Of course, there's really no news there—most folks who have had college students in their lives recently know these things.  

 

This next bit, however, is the kind of thing that takes the hypocrisy meter readings right off the scale:

...Given the level of Marxism and outright socialism raging through America’s publicly-funded institutions, it is somewhat ironic (and not the least bit hypocritical) that the Left becomes hysterical when individuals who donate their private money to universities and have the audacity to place some conditions on their donations...

 

[....] In Florida, the Left’s favorite boogeymen du jour, the Koch Brothers, are taking heat for putting stipulations on the $1.5 million the Charles G. Koch Charitable Foundation is giving Florida State University for a new program promoting “political economy and free enterprise.” Not surprisingly, for its money, the foundation wants the ability to “screen and sign off on” new hires...

 

[....] Meanwhile, as the Left protests private money “compromising” academic freedom, taxpayer money (as well as private) still pours into colleges and universities to teach students about union activism and, to varying degrees, social justice (aka socialism)...

Like, for instance:

Cornell University ILR School: ILR Extension Labor Programs are designed to deepen the knowledge and strengthen the skills of union leaders and activists, as well as unorganized workers interested in joining together for protection and benefits on the job. Partnering with unions and other worker-focused organizations, ILR Extension labor faculty conduct critical research, provide comprehensive education and training, and offer a variety of customized services focused on labor, employment and workplace issues....

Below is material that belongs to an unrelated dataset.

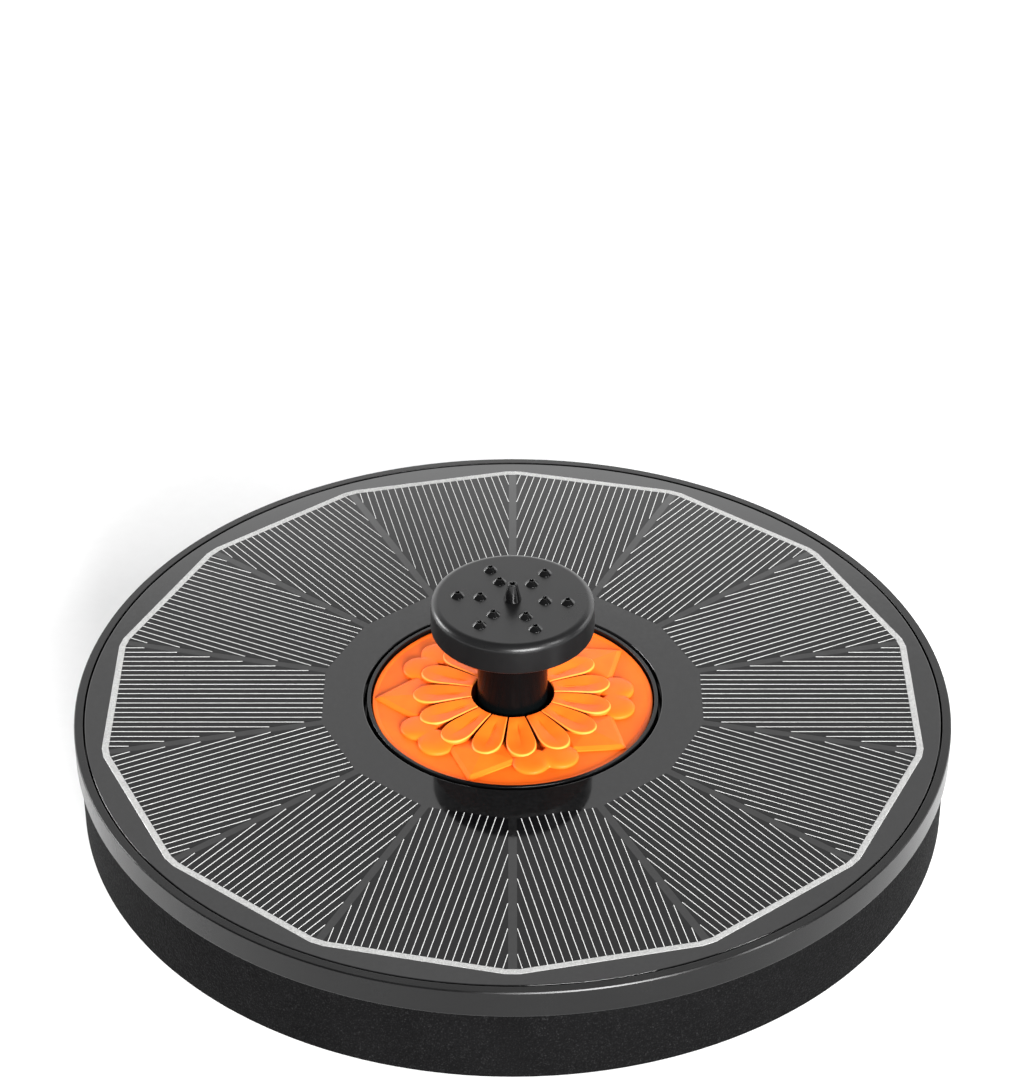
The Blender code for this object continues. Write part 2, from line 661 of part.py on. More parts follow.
def make_riser(empty, material):
    """The tube that slips over the spigot, with a neck for the spray head."""
    shoulder = CAP_UNDER - GAP
    neck_top = CAP_UNDER + 2.5 * MM
    profile = [
        (RISER_BORE, TRAY_BOTTOM + TRAY_FLOOR + GAP),
        (RISER_RADIUS, TRAY_BOTTOM + TRAY_FLOOR + GAP),
        (RISER_RADIUS, shoulder - 0.9 * MM),
        (RISER_RADIUS - 0.35 * MM, shoulder - 0.6 * MM),
        (RISER_RADIUS - 0.35 * MM, shoulder),
        (NECK_RADIUS, shoulder),
        (NECK_RADIUS, neck_top),
        (NECK_BORE, neck_top),
        (NECK_BORE, SPIGOT_TOP + 2.0 * MM),
        (RISER_BORE, SPIGOT_TOP + 0.6 * MM),
    ]
    turned("riser_tube", profile, SMALL_STEPS, material=material, parent=empty)


def jet_places():
    """Two rings of jets on the same spokes."""
    spokes = [JET_TURN + 2.0 * math.pi * index / JETS_PER_RING for index in range(JETS_PER_RING)]
    return [polar(radius, angle) for radius in JET_RINGS for angle in spokes]


def make_spray_head(empty, material):
    """The hollow spray head, open over the riser's neck, with a raised cone for each jet."""
    ceiling = CAP_TOP - CAP_PLATE
    inside_floor = CAP_UNDER + CAP_FLOOR
    profile = [(CAP_RADIUS, CAP_UNDER)]
    profile += arc(CAP_RADIUS - CAP_ROUND, CAP_TOP - CAP_ROUND, CAP_ROUND, 0.0, math.pi / 2.0, 4)
    profile += [
        (CENTRE_FOOT, CAP_TOP),
        (CENTRE_MOUTH, CAP_TOP + CENTRE_HEIGHT),
        (CENTRE_BORE, CAP_TOP + CENTRE_HEIGHT),
        (CENTRE_BORE, ceiling),
        (CAP_RADIUS - CAP_WALL, ceiling),
        (CAP_RADIUS - CAP_WALL, inside_floor),
        (NECK_RADIUS + GAP, inside_floor),
        (NECK_RADIUS + GAP, CAP_UNDER),
    ]
    head = turned("spray_head", profile, MIDDLE_STEPS, material=material, parent=empty)
    cones = bmesh.new()
    root = CAP_TOP - 0.4 * MM
    mouth = CAP_TOP + JET_HEIGHT
    for spot in jet_places():
        cone = [(0.0, root), (JET_FOOT, root), (JET_FOOT, CAP_TOP), (JET_MOUTH, mouth), (0.0, mouth)]
        add_turned(cones, cone, PIN_STEPS, spot)
    combine(head, place("jet_cone_shape", cones, parent=empty), "UNION")
    low, high = ceiling - 0.5 * MM, mouth + 0.5 * MM
    bores = [(circle(JET_BORE, HOLE_STEPS, spot), low, high) for spot in jet_places()]
    combine(head, prisms("jet_bore_shape", bores, parent=empty), "DIFFERENCE")


def make_basket(empty, plastic, foam):
    """The slotted intake basket that plugs into the housing's skirt, and the filter in it."""
    profile = [
        (0.0, 0.0),
        (HOUSING_RADIUS - 0.8 * MM, 0.0),
        (HOUSING_RADIUS, 0.8 * MM),
        (HOUSING_RADIUS, BASKET_WALL_TOP),
        (30.9 * MM, BASKET_WALL_TOP),
        (30.9 * MM, BASKET_LIP_TOP),
        (29.3 * MM, BASKET_LIP_TOP),
        (29.3 * MM, 9.4 * MM),
        (BASKET_INSIDE, 8.0 * MM),
        (BASKET_INSIDE, BASKET_FLOOR),
        (0.0, BASKET_FLOOR),
    ]
    basket = turned("intake_basket", profile, MIDDLE_STEPS, material=plastic, parent=empty)
    side_slot = rectangle(BASKET_INSIDE - MM, HOUSING_RADIUS + MM, -1.1 * MM, 1.1 * MM)
    floor_slot = rectangle(11.0 * MM, 23.0 * MM, -1.0 * MM, 1.0 * MM)
    slots = [
        (turned_about(side_slot, (0.0, 0.0), 2.0 * math.pi * (index + 0.5) / SIDE_SLOTS), 2.8 * MM, 7.2 * MM)
        for index in range(SIDE_SLOTS)
    ]
    slots += [
        (turned_about(floor_slot, (0.0, 0.0), 2.0 * math.pi * (index + 0.5) / FLOOR_SLOTS), -MM,
         BASKET_FLOOR + 0.5 * MM)
        for index in range(FLOOR_SLOTS)
    ]
    combine(basket, prisms("basket_slot_shape", slots, parent=empty), "DIFFERENCE")
    edge = 0.8 * MM
    low = BASKET_FLOOR + GAP
    high = 7.2 * MM
    radius = BASKET_INSIDE - 0.7 * MM
    turned("filter_sponge", [(0.0, low), (radius - edge, low), (radius, low + edge), (radius, high - edge),
                             (radius - edge, high), (0.0, high)], SMALL_STEPS, material=foam, parent=empty)


def main():
    clear_scene()
    black_plastic = finish("black_plastic", (0.012, 0.012, 0.013), 0.38)
    dark_plastic = finish("dark_plastic", (0.02, 0.02, 0.021), 0.45)
    foam = finish("black_foam", (0.02, 0.02, 0.021), 0.9)
    board = finish("panel_grey", (0.03, 0.03, 0.032), 0.25)
    silicon = finish("silicon", (0.012, 0.012, 0.014), 0.2)
    tinned = finish("tinned_copper", (0.62, 0.62, 0.6), 0.4, 1.0)
    tape = finish("white_tape", (0.6, 0.6, 0.58), 0.9)
    orange = finish("orange_plastic", (1.0, 0.19, 0.035), 0.4)
    rubber = finish("black_rubber", (0.015, 0.015, 0.015), 0.8)
    steel = finish("stainless", (0.6, 0.6, 0.6), 0.3, 1.0)
    iron = finish("core_iron", (0.25, 0.25, 0.26), 0.5, 1.0)
    copper = finish("copper_wire", (0.75, 0.3, 0.12), 0.35, 1.0)
    green = finish("circuit_green", (0.02, 0.16, 0.06), 0.45)
    resin = finish("potting_resin", (0.03, 0.03, 0.03), 0.3)
    ferrite = finish("ferrite", (0.05, 0.05, 0.055), 0.6)
    white_plastic = finish("white_plastic", (0.75, 0.75, 0.72), 0.4)
    red = finish("red_lead", (0.6, 0.02, 0.02), 0.5)

    rotor = axis_empty("rotor_axis", (ROTOR_X, 0.0, 0.0))
    riser = axis_empty("riser_axis", (0.0, 0.0, 0.0))
    head = axis_empty("spray_head_axis", (0.0, 0.0, 0.0), riser)
    basket = axis_empty("basket_axis", (0.0, 0.0, 0.0))

    make_tray(black_plastic)
    make_panel(board, silicon, tinned, tape)
    make_float(foam)
    make_flower(orange)
    make_housing(dark_plastic)
    make_seal(rubber)
    make_screws(steel)
    make_chamber_cover(dark_plastic)
    make_stator(iron, copper)
    make_electronics(green, ferrite, resin)
    make_leads(red, rubber)
    make_rotor(rotor, steel, ferrite, white_plastic, rubber)
    make_riser(riser, black_plastic)
    make_spray_head(head, black_plastic)
    make_basket(basket, black_plastic, foam)


if __name__ == "__main__":
    main()
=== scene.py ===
"""Looks of a floating solar fountain: tray, panel, flower insert, float, spray head and pump.

Metres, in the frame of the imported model, +Z up. Every finished piece has its place in its mesh.
"""

import json
import logging
import math
from dataclasses import dataclass
from enum import Enum

import bmesh
import bpy
import numpy as np
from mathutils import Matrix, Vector


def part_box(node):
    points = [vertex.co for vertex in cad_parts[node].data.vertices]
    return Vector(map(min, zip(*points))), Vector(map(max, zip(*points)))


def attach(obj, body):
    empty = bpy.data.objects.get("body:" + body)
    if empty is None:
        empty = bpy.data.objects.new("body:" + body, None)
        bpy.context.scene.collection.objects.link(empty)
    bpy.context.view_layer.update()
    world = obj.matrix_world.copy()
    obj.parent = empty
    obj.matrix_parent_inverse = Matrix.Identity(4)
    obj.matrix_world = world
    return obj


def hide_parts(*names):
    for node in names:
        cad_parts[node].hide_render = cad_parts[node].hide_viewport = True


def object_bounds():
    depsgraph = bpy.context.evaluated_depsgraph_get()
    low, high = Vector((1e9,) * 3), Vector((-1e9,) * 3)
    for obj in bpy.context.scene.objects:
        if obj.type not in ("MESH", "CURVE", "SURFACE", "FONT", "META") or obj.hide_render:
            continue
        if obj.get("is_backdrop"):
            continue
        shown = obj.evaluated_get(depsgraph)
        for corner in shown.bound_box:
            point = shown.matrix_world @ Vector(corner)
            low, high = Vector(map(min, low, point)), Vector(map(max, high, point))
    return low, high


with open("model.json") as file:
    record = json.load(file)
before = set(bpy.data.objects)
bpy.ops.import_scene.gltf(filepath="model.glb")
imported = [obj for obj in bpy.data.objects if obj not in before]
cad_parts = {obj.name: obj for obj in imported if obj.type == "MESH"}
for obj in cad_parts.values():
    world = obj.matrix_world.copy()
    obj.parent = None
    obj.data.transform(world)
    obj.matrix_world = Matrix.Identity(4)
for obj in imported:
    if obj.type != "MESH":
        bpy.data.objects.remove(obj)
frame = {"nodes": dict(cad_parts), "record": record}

LOG = logging.getLogger("solar_fountain")
MM = 0.001
NO_TRIANGLES = np.empty((0, 3), dtype=int)
CAD_LOW, CAD_HIGH = (np.array(corner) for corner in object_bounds())

Colour = tuple[float, float, float]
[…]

Read the rest and be peeved.

The value of a college education

From the HuffPo (bet you never thought you'd see that cited here):

Cornell students may soon have a very large reason to rejoice -- and relax.

The Ivy League university, notorious for its intense culture, may put a ban on "surprise" homework assignments over school breaks....

Awww.

Somehow that must be related to this (at Moonbattery):

Undergraduate tuition at Northwestern University is a pricey $13,280/quarter. For that kind of money, students are not only kept out of their parents' hair, they are also offered cutting edge entertainment:

On Feb. 21, Prof. John Michael Bailey, a psychology professor known for pushing the envelope, invited students from his human sexuality class to observe a non-student naked woman being stimulated with a motorized sex toy on stage, NBC station WMAQ reported....

And the following prescient article, addressed to parents, was written before either of the above transpired:

[...]

When you toured the campus and saw the surrounding bars and clubs, when you saw the campus shopping mall that was designed to look like Rodeo Drive, and when you toured the athletic facility that rivals an upscale sports club, did you pause to think that those were not assets to the pursuit of the life of the mind? Of course not! You were impressed. Did you forget that the monks preserved the learning of Western civilization?

[...]

You would have been better off giving him the cash to invest and sending him to the Caribbean or Vegas for several weeks every year where he could have indulged his sexual appetites and legally smoked ganja. Financially you would have both been ahead. So too would we.

Now, we have an overly credentialed population carrying an enormous debt.